Community Leaders: I have been involved in volunteering in schools and the community for several years now, and most of the time, the so called community leaders are forced into the role of the safety net. When everything else fails, community volunteers tutor minority kids, keep them busy and out of danger after school, mentor at-risk students, and so on. This is one group that probably sees what needs to be done, but is stretched too thin cleaning out today's mess to do anything for tomorrow. After all, there is already a flood of unemployed and underemployed people with families to feed TODAY. Who has time for TOMORROW? Sorry, no cheese here.

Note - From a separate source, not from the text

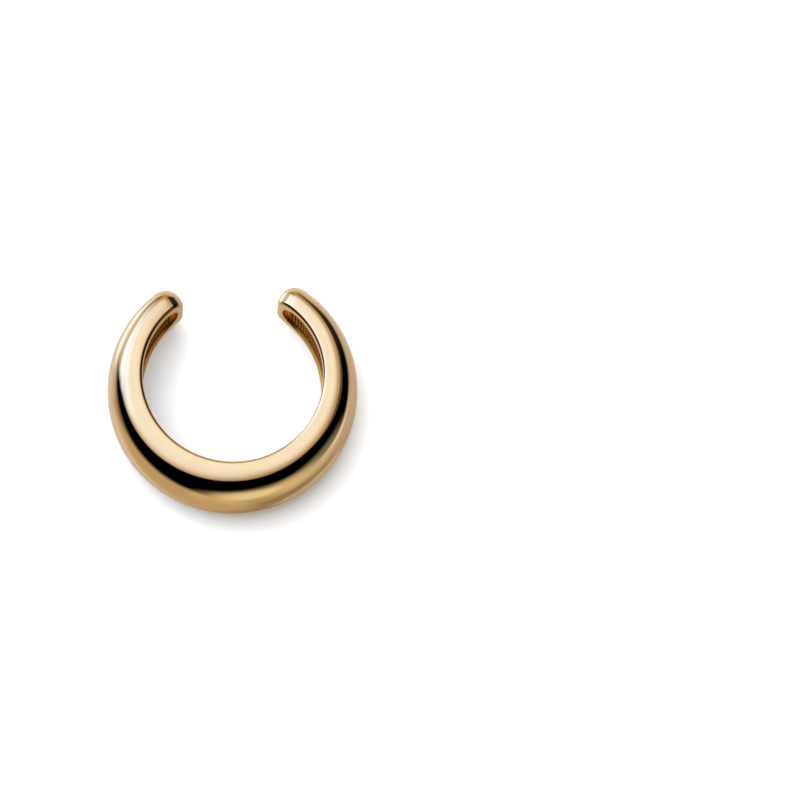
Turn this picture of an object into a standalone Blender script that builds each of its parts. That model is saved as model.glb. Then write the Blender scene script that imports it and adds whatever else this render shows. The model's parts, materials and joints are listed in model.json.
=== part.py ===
"""Ear cuff: an open, domed ring of cast and polished yellow metal, one solid piece.

It lies on its side with the ring's axis upright. The thick belly points to -Y and the
mouth, where the ear slips in, to +Y. Inside, a shallow channel runs from tip to tip.
"""

import math

import bmesh
import bpy

MM = 0.001

# The ring, seen along its axis
OUTER_RADIUS = 6.75 * MM
HOLE_RADIUS = 4.85 * MM
HOLE_OFFSET = 0.40 * MM  # the hole sits nearer the mouth, which leaves the belly thickest
MOUTH_HALF_ANGLE = math.radians(28.2)

# The width, along the ring's axis
WIDTH = 4.20 * MM
TIP_WIDTH = 3.30 * MM
TAPER_START = math.radians(100.0)  # from the belly, on either side
TAPER_POWER = 1.5

# The cross-section: a flat inner wall, rounded inner edges, a narrow flat land, then the dome
INNER_EDGE_ROUND = 0.22 * MM
SIDE_LAND = 0.33 * MM
DOME_FULLNESS = 2.32  # 2 is an ellipse, and a larger value is squarer in the shoulders

# The rounding of the two tips, towards the outside, the hole and either side
TIP_OUTER_ROUND = 0.90 * MM
TIP_INNER_ROUND = 0.30 * MM
TIP_SIDE_ROUND = 0.95 * MM

# The channel in the inner wall
CHANNEL_DEPTH = 0.20 * MM
CHANNEL_RIM = 0.55 * MM  # from either side of the ring to the channel
CHANNEL_STOP = 0.42 * MM  # from a tip's end to the channel
CHANNEL_CORNER = 0.90 * MM  # the rounding in plan of the channel's two ends
CUTTER_REACH = 0.60 * MM  # how far the cutter stands out of the inner wall

# The most of the wall or half width that each rounding may take up
EDGE_LIMIT = 0.40
LAND_LIMIT = 0.60
TIP_INNER_LIMIT = 0.30
TIP_OUTER_LIMIT = 0.62
TIP_SIDE_LIMIT = 0.60
CHANNEL_CORNER_LIMIT = 0.85

# How finely the curves are divided, and the angle from which an edge is drawn sharp
RING_STEP = math.radians(4.0)
EDGE_STEPS = 4
TIP_STEPS = 7
DOME_STEPS = 8  # from the side to the crown
SHARP_ANGLE = math.radians(40.0)

END_ANGLE = math.pi - MOUTH_HALF_ANGLE
TIP_RADIUS = (OUTER_RADIUS + HOLE_RADIUS) / 2


def hole_distance(angle):
    """Distance from the ring's centre to the inner wall, at an angle from the belly."""
    along = HOLE_OFFSET * math.cos(angle)
    across = HOLE_OFFSET * math.sin(angle)
    return math.sqrt(HOLE_RADIUS ** 2 - across ** 2) - along


def half_width(angle):
    """Half the ring's width at an angle from the belly: even, then narrower towards the tips."""
    share = max(0.0, abs(angle) - TAPER_START) / (END_ANGLE - TAPER_START)
    return (WIDTH - (WIDTH - TIP_WIDTH) * share ** TAPER_POWER) / 2


def ring_point(angle, distance, height):
    """A point at an angle from the belly, a distance from the axis and a height over mid-width."""
    return (distance * math.sin(angle), -distance * math.cos(angle), height)


def round_ratios(steps):
    """Sine and cosine at even steps of a quarter turn, both ends included."""
    turns = [math.pi / 2 * step / steps for step in range(steps + 1)]
    return [(math.sin(turn), math.cos(turn)) for turn in turns]


def drawn_in(gap, radius):
    """How far a surface with an end rounding of that radius is drawn in, a gap before its end."""
    rise = max(0.0, radius - gap)
    return radius - math.sqrt(radius ** 2 - rise ** 2)


def section_profile(thickness, half):
    """The cross-section as (depth from the inner wall, height) pairs, lower inner edge first."""
    edge = min(INNER_EDGE_ROUND, EDGE_LIMIT * thickness)
    dome_start = min(edge + SIDE_LAND, LAND_LIMIT * thickness)
    dome_depth = thickness - dome_start
    power = 2 / DOME_FULLNESS
    lower = [
        (edge * (1 - cosine), edge * (1 - sine) - half)
        for sine, cosine in round_ratios(EDGE_STEPS)
    ]
    lower += [
        (dome_start + dome_depth * sine ** power, -half * cosine ** power)
        for sine, cosine in round_ratios(DOME_STEPS)[:-1]
    ]
    upper = [(depth, -height) for depth, height in reversed(lower)]
    return lower + [(thickness, 0.0)] + upper


def section_ring(angle):
    """The cross-section in place at an angle, drawn in where it is near a tip's end."""
    inner = hole_distance(angle)
    thickness = OUTER_RADIUS - inner
    half = half_width(angle)
    gap = (END_ANGLE - abs(angle)) * TIP_RADIUS
    from_hole = drawn_in(gap, min(TIP_INNER_ROUND, TIP_INNER_LIMIT * thickness))
    from_outside = drawn_in(gap, min(TIP_OUTER_ROUND, TIP_OUTER_LIMIT * thickness))
    from_side = drawn_in(gap, min(TIP_SIDE_ROUND, TIP_SIDE_LIMIT * half))
    depth_scale = 1 - (from_hole + from_outside) / thickness
    height_scale = 1 - from_side / half
    return [
        ring_point(angle, inner + from_hole + depth * depth_scale, height * height_scale)
        for depth, height in section_profile(thickness, half)
    ]


def channel_ring(angle, last_angle):
    """The channel cutter's four-cornered section in place at an angle."""
    inner = hole_distance(angle)
    gap = (last_angle - abs(angle)) * HOLE_RADIUS
    full = half_width(angle) - CHANNEL_RIM
    half = full - drawn_in(gap, min(CHANNEL_CORNER, CHANNEL_CORNER_LIMIT * full))
    corners = (
        (inner - CUTTER_REACH, -half),
        (inner + CHANNEL_DEPTH, -half),
        (inner + CHANNEL_DEPTH, half),
        (inner - CUTTER_REACH, half),
    )
    return [ring_point(angle, distance, height) for distance, height in corners]


def ring_angles(last_angle, rounding, steps):
    """Angles from one end to the other, closer together over the rounding at both ends."""
    full_angle = last_angle - rounding
    tip = [full_angle + rounding * sine for sine, _ in round_ratios(steps)]
    count = 2 * math.ceil(full_angle / RING_STEP)
    arc = [full_angle * (2 * step / count - 1) for step in range(1, count)]
    return [-angle for angle in reversed(tip)] + arc + tip


def lofted_object(name, rings):
    """A closed solid through a row of rings of points, capped at its first and last ring."""
    shape = bmesh.new()
    loops = []
    for ring in rings:
        verts = [shape.verts.new(point) for point in ring]
        loops.append([shape.edges.new((verts[i - 1], verts[i])) for i in range(len(verts))])
    for near, far in zip(loops, loops[1:]):
        bmesh.ops.bridge_loops(shape, edges=near + far)
    for loop in (loops[0], loops[-1]):
        bmesh.ops.contextual_create(shape, geom=loop)
    bmesh.ops.recalc_face_normals(shape, faces=shape.faces)
    mesh = bpy.data.meshes.new(name)
    shape.to_mesh(mesh)
    shape.free()
    made = bpy.data.objects.new(name, mesh)
    bpy.context.scene.collection.objects.link(made)
    return made


def yellow_gold():
    """Polished yellow gold."""
    material = bpy.data.materials.new("polished yellow gold")
    material.use_nodes = True
    shader = material.node_tree.nodes["Principled BSDF"]
    shader.inputs["Base Color"].default_value = (0.93, 0.70, 0.40, 1.0)
    shader.inputs["Metallic"].default_value = 1.0
    shader.inputs["Roughness"].default_value = 0.12
    return material


def centre_on_origin(made):
    """Moves an object so that its box stands on the origin at the middle of its base."""
    points = [vert.co for vert in made.data.vertices]
    for axis in (0, 1):
        values = [point[axis] for point in points]
        made.location[axis] = -(min(values) + max(values)) / 2
    made.location[2] = -min(point[2] for point in points)


def build_cuff():
    """The ring itself, with tips rounded over and the channel cut into its inner wall."""
    tip_angles = ring_angles(END_ANGLE, TIP_OUTER_ROUND / TIP_RADIUS, TIP_STEPS)
    cuff = lofted_object("cuff", [section_ring(angle) for angle in tip_angles])
    channel_end = END_ANGLE - CHANNEL_STOP / HOLE_RADIUS
    channel_angles = ring_angles(channel_end, CHANNEL_CORNER / HOLE_RADIUS, TIP_STEPS)
    channel = lofted_object(
        "channel cutter",
        [channel_ring(angle, channel_end) for angle in channel_angles],
    )
    channel.parent = cuff
    channel.hide_render = True
    channel.display_type = "WIRE"
    cut = cuff.modifiers.new("channel", "BOOLEAN")
    cut.object = channel
    cuff.data.materials.append(yellow_gold())
    cuff.data.shade_smooth()
    cuff.data.set_sharp_from_angle(angle=SHARP_ANGLE)
    centre_on_origin(cuff)


for existing in list(bpy.data.objects):
    bpy.data.objects.remove(existing)
build_cuff()
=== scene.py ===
"""Ear cuff of polished yellow gold, lying on its side on a white surface."""

import json
import math

import bmesh
import bpy
from mathutils import Euler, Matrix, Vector

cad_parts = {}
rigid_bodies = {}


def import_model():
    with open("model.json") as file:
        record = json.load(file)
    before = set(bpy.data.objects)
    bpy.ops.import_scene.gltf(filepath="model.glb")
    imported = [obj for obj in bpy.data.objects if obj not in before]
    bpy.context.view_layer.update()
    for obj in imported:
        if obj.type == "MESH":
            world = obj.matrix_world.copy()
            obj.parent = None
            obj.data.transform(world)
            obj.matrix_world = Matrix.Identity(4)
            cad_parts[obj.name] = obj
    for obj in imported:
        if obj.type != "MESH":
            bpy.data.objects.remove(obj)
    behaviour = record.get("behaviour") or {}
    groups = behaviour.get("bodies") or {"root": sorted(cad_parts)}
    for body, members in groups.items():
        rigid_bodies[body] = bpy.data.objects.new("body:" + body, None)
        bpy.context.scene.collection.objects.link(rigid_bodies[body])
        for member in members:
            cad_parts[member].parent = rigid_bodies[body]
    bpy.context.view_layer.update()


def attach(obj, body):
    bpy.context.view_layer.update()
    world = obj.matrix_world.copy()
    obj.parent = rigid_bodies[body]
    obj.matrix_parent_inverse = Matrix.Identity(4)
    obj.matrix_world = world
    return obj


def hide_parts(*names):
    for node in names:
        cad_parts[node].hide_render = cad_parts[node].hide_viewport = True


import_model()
bpy.ops.object.select_all(action="DESELECT")

# The camera
# It looks down on the cuff from high up on the side of the belly, with the mouth away from it.
# The cuff lies to the left of the middle of the picture.
MM = 0.001
CAMERA_TILT = math.radians(15.7)  # from straight down
CAMERA_LEAN = math.radians(2.2)
CAMERA_TURN = math.radians(2.0)
CAMERA_DISTANCE = 400 * MM
PICTURE_WIDTH = 43.2 * MM  # at the cuff
PICTURE_PIXELS = 800
RING_CENTRE = Vector((0, 0.5825, 2.1)) * MM
RING_PIXEL = (232.6, 391.0)  # where the ring's centre falls in the picture

camera_data = bpy.data.cameras.new("camera")
camera_data.lens = camera_data.sensor_width * CAMERA_DISTANCE / PICTURE_WIDTH
camera_data.clip_start = 10 * MM
camera_data.clip_end = 20.0
camera = bpy.data.objects.new("camera", camera_data)
bpy.context.scene.collection.objects.link(camera)
camera.rotation_euler = Euler((CAMERA_TILT, -CAMERA_LEAN, -CAMERA_TURN))
right, up, back = camera.rotation_euler.to_matrix().transposed()
pixel = PICTURE_WIDTH / PICTURE_PIXELS
aim = RING_CENTRE
aim = aim + right * (PICTURE_PIXELS / 2 - RING_PIXEL[0]) * pixel
aim = aim - up * (PICTURE_PIXELS / 2 - RING_PIXEL[1]) * pixel
camera.location = aim + back * CAMERA_DISTANCE
bpy.context.scene.camera = camera
bpy.context.scene.view_settings.view_transform = "Standard"


# The floor
# A wide sheet of white paper. The metal doesn't mirror it: the light below the horizon stands
# for it there, so that the paper can be as bright as a white background is.
class Signal:
    """A shader socket. Arithmetic on it adds the Math nodes that work the result out."""

    def __init__(self, socket):
        self.socket = socket

    def worked_out(self, operation, *values):
        return node(self.socket.id_data, "ShaderNodeMath", {"operation": operation}, values)

    def __add__(self, other):
        return self.worked_out("ADD", self, other)

    def __radd__(self, other):
        return self.worked_out("ADD", other, self)

    def __sub__(self, other):
        return self.worked_out("SUBTRACT", self, other)

    def __rsub__(self, other):
        return self.worked_out("SUBTRACT", other, self)

    def __mul__(self, other):
        return self.worked_out("MULTIPLY", self, other)

    def __rmul__(self, other):
        return self.worked_out("MULTIPLY", other, self)


def node(tree, kind, settings=None, values=(), output=0):
    """Adds a node: its settings first, then its sockets' values or signals, by place or name."""
    made = tree.nodes.new(kind)
    for name, value in (settings or {}).items():
        setattr(made, name, value)
    named = values.items() if isinstance(values, dict) else enumerate(values)
    for name, value in named:
        if isinstance(value, Signal):
            tree.links.new(value.socket, made.inputs[name])
        else:
            made.inputs[name].default_value = value
    return Signal(made.outputs[output])


def eased(value, low, high):
    """A smooth rise from 0 to 1 as a signal goes from low to high."""
    settings = {"interpolation_type": "SMOOTHSTEP"}
    return node(value.socket.id_data, "ShaderNodeMapRange", settings, (value, low, high, 0.0, 1.0))


def object_place(tree, scale):
    """The place on the piece, in units of its own millimetres times a scale."""
    place = node(tree, "ShaderNodeTexCoord", output=3)
    spread = (scale / MM, scale / MM, scale / MM)
    return node(tree, "ShaderNodeMapping", None, {"Vector": place, "Scale": spread})


def between(tree, share, first, second):
    """A colour between two others, by a share from 0 to 1."""
    colours = {0: share, 6: (*first, 1.0), 7: (*second, 1.0)}
    return node(tree, "ShaderNodeMix", {"data_type": "RGBA"}, colours, output=2)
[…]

So who is left now? That's right, you and I. We have numbers on our side, but no organization. Because the organizations that we created to look out for us have morphed into what I consider unrecognizable entities. It is up to the average person to get into the long term thinking mode. To value education in schools (duh!) and de-emphasize sports. To get real academic competition into our schools, not the fuzzy "cooperation" that has failed to produce results. To goad our politicians to create venture funds to bring good ideas to market instead of sprinkling printed money indiscriminately. To build more science and technology schools, and pay a differential to teachers with scarce skills. To ask our political candidates what their long term goals are for their constituency, instead of spending millions on TV ads telling us how rotten their opponent is. Perhaps then it will start something that will produce results, maybe a little slower than in the past.

Hey, it only takes a couple of generations!